The second half of the film improves a little bit, but not much. They finally find Chaney (shock, he is annoying as well), along with the posse that he was seeking refuge with, lead by the outlaw that Cogburn was looking for named Ned Pepper, played by a young Robert Duvall. I...don't get Duvall's character in this movie. He is built up as this really dangerous outlaw, but when we see him, he seems more like a negotiator than a deadly enemy. God damn, why does everyone keep negotiating in this film! It's a John Wayne movie, somebody shoot someone! Eventually, there actually is a big shootout between Cogburn and Pepper's posse. I admit that it is pretty fun...it also comes across as illogical and recklessly dangerous, but still fun. The rest of the film deals with plot holes and a rattlesnake and some other stuff that I will not bother going into.

There were some parts of the film I liked. The visuals are nice-looking and Elmer Bernstein's main theme is reminiscent of his earlier work in The Magnificent Seven, which if you have ever heard will know that it is awesome. And despite everything I have already mentioned, I also liked John Wayne. True, Cogburn is not that much different from some of the other characters he has played in the past, but this one somehow appears to be more charming and upbeat. It might be perhaps that Wayne was at the point in his career where he knew what the audience had come to expect from him, and he had learned enough to know how to do it.

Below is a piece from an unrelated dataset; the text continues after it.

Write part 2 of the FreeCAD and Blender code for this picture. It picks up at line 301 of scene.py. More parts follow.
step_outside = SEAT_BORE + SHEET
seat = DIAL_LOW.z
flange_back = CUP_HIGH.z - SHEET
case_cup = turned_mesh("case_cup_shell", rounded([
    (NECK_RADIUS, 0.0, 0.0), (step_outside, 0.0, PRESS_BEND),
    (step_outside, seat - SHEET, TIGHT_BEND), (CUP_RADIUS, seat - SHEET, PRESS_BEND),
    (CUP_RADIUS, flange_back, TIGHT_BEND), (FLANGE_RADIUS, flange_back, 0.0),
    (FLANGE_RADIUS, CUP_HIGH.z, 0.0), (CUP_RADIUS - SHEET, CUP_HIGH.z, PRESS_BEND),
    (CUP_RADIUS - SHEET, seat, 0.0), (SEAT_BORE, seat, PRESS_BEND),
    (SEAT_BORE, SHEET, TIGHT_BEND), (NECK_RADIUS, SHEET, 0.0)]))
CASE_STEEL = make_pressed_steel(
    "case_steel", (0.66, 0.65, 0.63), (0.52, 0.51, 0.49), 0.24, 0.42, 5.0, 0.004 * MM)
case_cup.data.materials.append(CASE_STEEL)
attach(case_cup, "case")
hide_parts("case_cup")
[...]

I also like his last scene in the movie...mmm I will keep quite about it in case you still want to see it for some reason. It is therefore unfortunate that this good performance has to be pigeonholed into this disappointment of a movie.

So is this a bad movie? I wouldn't go that far. I would just say that it is a mediocre one. There are some elements that work, but the lame supporting characters and a slow plot combine to make it so that even the Duke cannot save the picture. Obviously, this is a supposed to be a classic and a lot of people have a great deal of respect for it or are interested in seeing it, which is fine, but if you are only a causal film fan, I do not recommend it. Coen Brothers, your turn. You already disappointed me with your own "classic" (I recently watched the overrated "Miller's Crossing"), so you better make this new version of "Grit" a more enjoyable experience than the original was able to offer.

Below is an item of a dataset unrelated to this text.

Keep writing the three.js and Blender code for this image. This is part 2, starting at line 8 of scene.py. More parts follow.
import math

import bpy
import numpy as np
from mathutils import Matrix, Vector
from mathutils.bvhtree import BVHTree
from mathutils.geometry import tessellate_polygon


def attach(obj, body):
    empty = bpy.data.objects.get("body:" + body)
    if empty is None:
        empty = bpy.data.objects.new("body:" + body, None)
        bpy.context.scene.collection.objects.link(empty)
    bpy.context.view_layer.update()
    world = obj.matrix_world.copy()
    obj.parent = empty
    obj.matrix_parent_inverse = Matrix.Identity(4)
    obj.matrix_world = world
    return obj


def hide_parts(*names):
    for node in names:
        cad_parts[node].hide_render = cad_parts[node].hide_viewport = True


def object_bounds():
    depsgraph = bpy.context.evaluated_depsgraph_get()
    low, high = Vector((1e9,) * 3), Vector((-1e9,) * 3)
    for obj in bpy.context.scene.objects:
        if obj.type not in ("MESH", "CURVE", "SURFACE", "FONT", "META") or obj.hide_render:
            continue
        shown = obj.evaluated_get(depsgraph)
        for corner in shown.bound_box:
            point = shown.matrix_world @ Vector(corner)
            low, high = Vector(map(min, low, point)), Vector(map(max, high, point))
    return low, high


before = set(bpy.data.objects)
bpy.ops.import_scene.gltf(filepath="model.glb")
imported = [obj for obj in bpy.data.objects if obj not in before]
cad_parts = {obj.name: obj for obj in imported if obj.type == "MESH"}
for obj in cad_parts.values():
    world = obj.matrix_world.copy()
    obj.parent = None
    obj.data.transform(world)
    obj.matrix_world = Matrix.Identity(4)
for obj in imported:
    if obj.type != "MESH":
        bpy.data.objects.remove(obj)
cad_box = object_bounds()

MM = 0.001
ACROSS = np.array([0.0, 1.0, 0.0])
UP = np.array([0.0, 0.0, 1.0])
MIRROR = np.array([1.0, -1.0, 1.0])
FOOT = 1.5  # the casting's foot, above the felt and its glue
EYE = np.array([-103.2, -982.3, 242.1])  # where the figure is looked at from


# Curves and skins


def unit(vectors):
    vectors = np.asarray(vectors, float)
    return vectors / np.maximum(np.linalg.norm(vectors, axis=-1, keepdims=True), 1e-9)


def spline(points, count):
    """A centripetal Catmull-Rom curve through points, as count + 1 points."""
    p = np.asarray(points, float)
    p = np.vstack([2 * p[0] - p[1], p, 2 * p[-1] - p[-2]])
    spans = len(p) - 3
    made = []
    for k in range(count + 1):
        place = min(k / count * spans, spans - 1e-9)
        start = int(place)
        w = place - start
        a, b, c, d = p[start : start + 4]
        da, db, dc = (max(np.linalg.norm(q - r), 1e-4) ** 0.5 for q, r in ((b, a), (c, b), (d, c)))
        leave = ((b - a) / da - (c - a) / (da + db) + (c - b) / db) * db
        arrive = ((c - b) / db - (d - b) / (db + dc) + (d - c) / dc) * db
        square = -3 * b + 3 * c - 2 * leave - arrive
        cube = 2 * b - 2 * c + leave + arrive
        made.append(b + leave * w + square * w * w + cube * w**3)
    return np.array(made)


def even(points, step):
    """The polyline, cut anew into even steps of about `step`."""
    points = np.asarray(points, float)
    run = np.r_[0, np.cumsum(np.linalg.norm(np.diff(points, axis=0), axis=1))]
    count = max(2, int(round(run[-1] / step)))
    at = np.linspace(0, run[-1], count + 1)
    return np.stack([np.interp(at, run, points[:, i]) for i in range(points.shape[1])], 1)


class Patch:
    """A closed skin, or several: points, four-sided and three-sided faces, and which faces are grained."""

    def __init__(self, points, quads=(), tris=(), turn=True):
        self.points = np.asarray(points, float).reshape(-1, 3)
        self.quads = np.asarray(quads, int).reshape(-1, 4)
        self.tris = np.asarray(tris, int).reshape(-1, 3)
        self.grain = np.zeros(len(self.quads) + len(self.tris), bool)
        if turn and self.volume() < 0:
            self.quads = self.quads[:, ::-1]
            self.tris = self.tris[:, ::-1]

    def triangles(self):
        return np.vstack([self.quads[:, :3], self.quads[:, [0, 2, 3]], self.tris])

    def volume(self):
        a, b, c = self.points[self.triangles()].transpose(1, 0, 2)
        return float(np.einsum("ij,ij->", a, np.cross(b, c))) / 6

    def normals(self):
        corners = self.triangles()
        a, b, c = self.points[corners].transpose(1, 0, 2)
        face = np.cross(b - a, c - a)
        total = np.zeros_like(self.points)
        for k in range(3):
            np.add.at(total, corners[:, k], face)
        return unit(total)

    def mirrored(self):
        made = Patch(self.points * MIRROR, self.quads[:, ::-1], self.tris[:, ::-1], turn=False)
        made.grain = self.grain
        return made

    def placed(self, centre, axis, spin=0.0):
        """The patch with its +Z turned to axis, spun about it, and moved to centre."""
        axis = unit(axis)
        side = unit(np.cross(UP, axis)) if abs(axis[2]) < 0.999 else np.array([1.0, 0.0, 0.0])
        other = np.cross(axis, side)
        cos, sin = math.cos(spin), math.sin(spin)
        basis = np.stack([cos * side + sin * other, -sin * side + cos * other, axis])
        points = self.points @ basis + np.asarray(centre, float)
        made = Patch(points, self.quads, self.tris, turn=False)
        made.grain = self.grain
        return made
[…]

P.S. By the way, for those of you who are frequent visitors of this site, you will be horrified to know that Dennis Hopper is in this film as well. Wow, he really did used to show up everywhere! That being said, he is only on screen for about five minutes or so, during which he complains about being shot in the leg and rats out Ned and his posse before he gets his fingers chopped off and stabbed, dying from his wounds not long afterward. Was he the real reason the picture failed? Sure, why not? Better than having to complain about Mattie all the freakin' time!